Why do these STILL fail?

I mean... This isn't some new and experimental technology we're talking about. Chatting on the Internet in groups has been going on since the 80's.

When I was 12 years old, I was sticking chat rooms on web pages for free- it's not expensive or complicated software.

Why is it LL still can't get it right? Retarded monkeys could put together a reliable chat service, it's ridiculous.

I mean, what is it about group chats in SL that's so complex?

I was thinking about this recently and would make some observations.

I never used IRC very much, really only a few times, so I can't talk experimentally about them much.  Other than the IRC Chat rooms I have been in did have limits on how many people could be in the room at one time. 

Really, my Chat Room experience started with MSN Groups and later with Yahoo Groups.  They both had limits on how many people (50) could be in an individual Chat Room at a time.  I do wonder now why that was?  Was it to just help keep them manageable or were there other technical implications?  Would the chat have started to slow down as the Server kept track of everyone, distributing messages, etc, as they happened?

Many people think it must be easy to fix group chat.   You have to really think through the implications of what is going on with a "group chat."  The Servers need to constantly know who is on or off line in the group.  Add to that 42 groups per User.

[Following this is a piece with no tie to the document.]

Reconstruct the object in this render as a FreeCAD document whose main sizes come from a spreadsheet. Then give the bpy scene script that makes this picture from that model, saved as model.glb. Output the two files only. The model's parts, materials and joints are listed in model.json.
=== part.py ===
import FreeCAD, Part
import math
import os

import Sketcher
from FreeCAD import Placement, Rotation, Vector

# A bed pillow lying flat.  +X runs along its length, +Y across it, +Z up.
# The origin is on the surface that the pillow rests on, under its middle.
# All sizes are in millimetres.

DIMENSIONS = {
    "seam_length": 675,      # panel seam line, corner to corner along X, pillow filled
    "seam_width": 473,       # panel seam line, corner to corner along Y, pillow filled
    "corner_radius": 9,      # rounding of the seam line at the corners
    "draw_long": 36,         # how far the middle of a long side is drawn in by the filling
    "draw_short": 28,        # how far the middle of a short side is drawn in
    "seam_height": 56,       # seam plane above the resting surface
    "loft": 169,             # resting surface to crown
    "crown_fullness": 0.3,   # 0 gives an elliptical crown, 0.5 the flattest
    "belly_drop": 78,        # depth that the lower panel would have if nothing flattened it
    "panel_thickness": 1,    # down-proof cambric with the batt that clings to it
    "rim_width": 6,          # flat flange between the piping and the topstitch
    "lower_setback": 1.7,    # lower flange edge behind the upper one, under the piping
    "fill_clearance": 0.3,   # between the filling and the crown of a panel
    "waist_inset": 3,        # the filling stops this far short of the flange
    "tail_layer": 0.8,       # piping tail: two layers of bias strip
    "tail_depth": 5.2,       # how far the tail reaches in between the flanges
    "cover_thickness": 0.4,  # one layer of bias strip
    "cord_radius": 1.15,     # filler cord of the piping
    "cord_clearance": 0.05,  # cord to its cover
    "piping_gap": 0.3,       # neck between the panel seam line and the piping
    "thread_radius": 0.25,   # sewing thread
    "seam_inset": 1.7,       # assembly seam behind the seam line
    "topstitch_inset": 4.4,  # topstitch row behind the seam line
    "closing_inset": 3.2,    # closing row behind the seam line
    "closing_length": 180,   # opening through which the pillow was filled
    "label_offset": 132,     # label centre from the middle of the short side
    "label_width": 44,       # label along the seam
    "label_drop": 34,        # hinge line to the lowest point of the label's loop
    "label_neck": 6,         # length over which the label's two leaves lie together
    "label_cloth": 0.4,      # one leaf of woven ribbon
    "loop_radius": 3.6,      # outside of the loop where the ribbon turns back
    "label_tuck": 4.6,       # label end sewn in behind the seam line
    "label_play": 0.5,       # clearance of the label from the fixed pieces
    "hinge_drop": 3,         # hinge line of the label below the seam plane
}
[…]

Where are you on the Grid? Other related factors. Simply put, I think that there is a lot more data processing going on than meets the eyes.

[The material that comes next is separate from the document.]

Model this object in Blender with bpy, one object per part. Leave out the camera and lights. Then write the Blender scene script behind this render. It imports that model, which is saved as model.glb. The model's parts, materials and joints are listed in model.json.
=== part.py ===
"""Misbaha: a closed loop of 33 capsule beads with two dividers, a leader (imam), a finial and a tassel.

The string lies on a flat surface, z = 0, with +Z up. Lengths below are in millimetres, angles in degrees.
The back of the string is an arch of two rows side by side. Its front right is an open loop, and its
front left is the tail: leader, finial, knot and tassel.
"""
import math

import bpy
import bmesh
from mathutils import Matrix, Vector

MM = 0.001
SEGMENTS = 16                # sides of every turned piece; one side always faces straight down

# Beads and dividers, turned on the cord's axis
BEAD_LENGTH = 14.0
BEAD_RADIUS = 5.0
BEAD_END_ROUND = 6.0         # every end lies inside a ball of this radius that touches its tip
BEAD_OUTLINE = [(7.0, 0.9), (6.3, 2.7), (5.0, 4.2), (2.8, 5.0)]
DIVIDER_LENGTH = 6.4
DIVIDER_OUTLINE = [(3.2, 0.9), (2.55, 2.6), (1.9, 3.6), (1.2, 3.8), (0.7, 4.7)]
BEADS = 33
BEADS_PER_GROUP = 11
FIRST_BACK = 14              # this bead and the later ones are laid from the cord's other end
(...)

If I recall correctly, Rod did say recently that improving Group Chat was a priority but that it wasn't as simple as many people think.

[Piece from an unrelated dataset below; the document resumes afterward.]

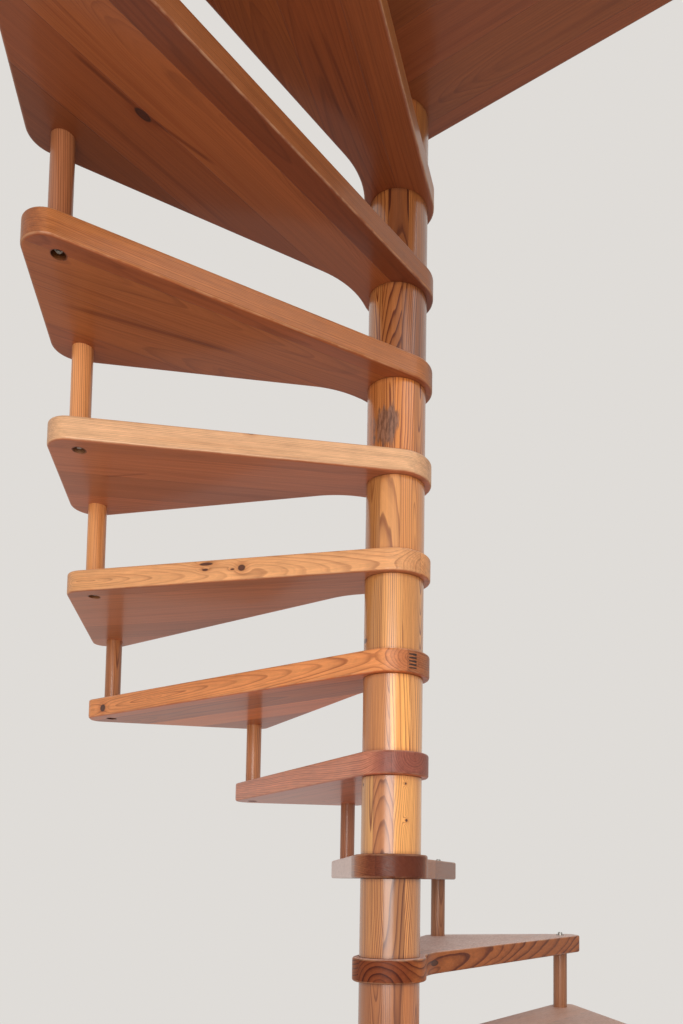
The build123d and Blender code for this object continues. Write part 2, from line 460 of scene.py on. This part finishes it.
def finger_joint(g, local, end_x, middle_y):
    """Dark teeth of the glued joint of a lengthened board, seen on the round of the hub."""
    x, y, z = g.split(local)
    teeth = g.math("PINGPONG", z + 0.0010, TOOTH) / TOOTH + (y - middle_y) * 18.0
    across = g.smooth(g.absolute(y - middle_y), 0.0095, 0.0078)
    within = g.smooth(g.absolute(z - 0.0015), 0.0185, 0.0170) * g.smooth(x, end_x + 0.004, end_x - 0.004)
    return g.smooth(teeth, 0.66, 0.40) * across * within


def tread_finish(number, dust, dust_and_sheen_tint=DUST, rear_dust=0.0, underside_fade_and_shade=UNFADED_AND_SHADED_UNDERSIDE, hub=0.0, fingers=None):
    """Redder undersides, partly unfaded wood and partly painted shade; worn and dusty tops, the pale dust
    partly a painted sheen; pale edges, partly rubbed and partly a painted highlight; painted shade in the
    counterbores.
    """
    bore_x, bore_y = dowel_point(number)

    def finish(g, place, up, local, colour, height, rough):
        x, y, z = g.split(local)
        plan_x, plan_y, _ = g.split(place)
        from_axis = g.hypot(plan_x, plan_y)
        level = g.absolute(up)
        scuffs = g.noise(g.times(local, (6.0, 14.0, 14.0)), 5.0, 0.7)
        fine = g.noise(g.join(x * 40.0, y * 210.0, 0.0), 4.0, 0.65)
        specks = g.noise(g.join(x * 60.0, y * 130.0, 3.0), 4.0, 0.7)
        patchy = g.smooth(g.noise(place, 3.0, 0.6, scale=26.0), 0.35, 0.62)
        handled = g.noise(g.times(local, (22.0, 120.0, 120.0)), 4.0, 0.7)

        # Underside: redder, partly unfaded wood and partly painted shade
        below = g.smooth(up, *UNDERSIDE)
        colour = g.tint(below, colour, underside_fade_and_shade)
        rough = rough + below * 0.05

        # Top: dust, least of it round the column, and dark specks of dirt. A pale dust tint is partly a
        # painted sheen
        top = g.smooth(up, *TRODDEN)
        grey = (g.smooth(scuffs, 0.25, 0.75) * 0.30 + g.smooth(fine, 0.35, 0.75) * 0.34 + 0.32) * dust
        grey = grey * (0.72 + 0.28 * g.smooth(from_axis, *WALKED))
        colour = g.mix(top * grey, colour, dust_and_sheen_tint)
        rough = rough + top * grey * 0.35
        colour = g.tint(top * g.smooth(specks, 0.52, 0.72) * dust * 0.40, colour, DIRT)

        # Rounded edges, pale in patches: partly rubbed wear, partly a painted highlight on the arrises
        rubbed_and_lit = g.smooth(level, 0.12, 0.45) * g.smooth(level, 0.97, 0.70) * patchy
        colour = g.mix(rubbed_and_lit * EDGE_WEAR_AND_HIGHLIGHT, colour, g.mix(0.55, colour, RUBBED_AND_LIT_EDGE))
        rough = rough + rubbed_and_lit * 0.06

        # Side faces, mottled by hands, and dusty at the rear
        sides = g.smooth(level, 0.70, 0.20)
        colour = g.scale(colour, 1.0 + sides * (handled - 0.5) * 0.60)
        rough = rough + sides * (handled - 0.5) * 0.30
        if rear_dust:
            settled = g.smooth(y, *REAR_FACE) * g.smooth(from_axis, *REAR_START) * (0.5 + handled)
            colour = g.mix(settled * rear_dust, colour, PALE_DUST_AND_SHEEN)

        # Painted shade in the counterbore, hub and finger joint
        from_bore = g.hypot(plan_x - bore_x, plan_y - bore_y) + (patchy - 0.5) * 0.0012 + (fine - 0.5) * 0.002
        bore = g.smooth(from_bore, *BORE_RIM) * g.smooth(z, 0.0, -0.006)
        colour = g.tint(bore * 0.85, colour, BORE_SHADE)
        if hub:
            colour = g.tint(g.smooth(from_axis, *HUB_RIM) * hub, colour, HUB_STAIN)
        if fingers:
            colour = g.mix(finger_joint(g, local, *fingers), colour, FINGER_GLUE)
        return colour, height, rough

    return finish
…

Me, I know I don't know enough to really talk about it.  But when I start considering the factors involved in making  a "group chat" work, I do see the potential for it to be a lot more involved than meets the eyes.

I'm not saying it hasn't happened, but I've never seen any of the Resident Coding Gurus come forward and say, hey, I've got the App that will streamline the whole thing for you.  If it were that simple I'd think we'd have seen it.

Just my two cents worth.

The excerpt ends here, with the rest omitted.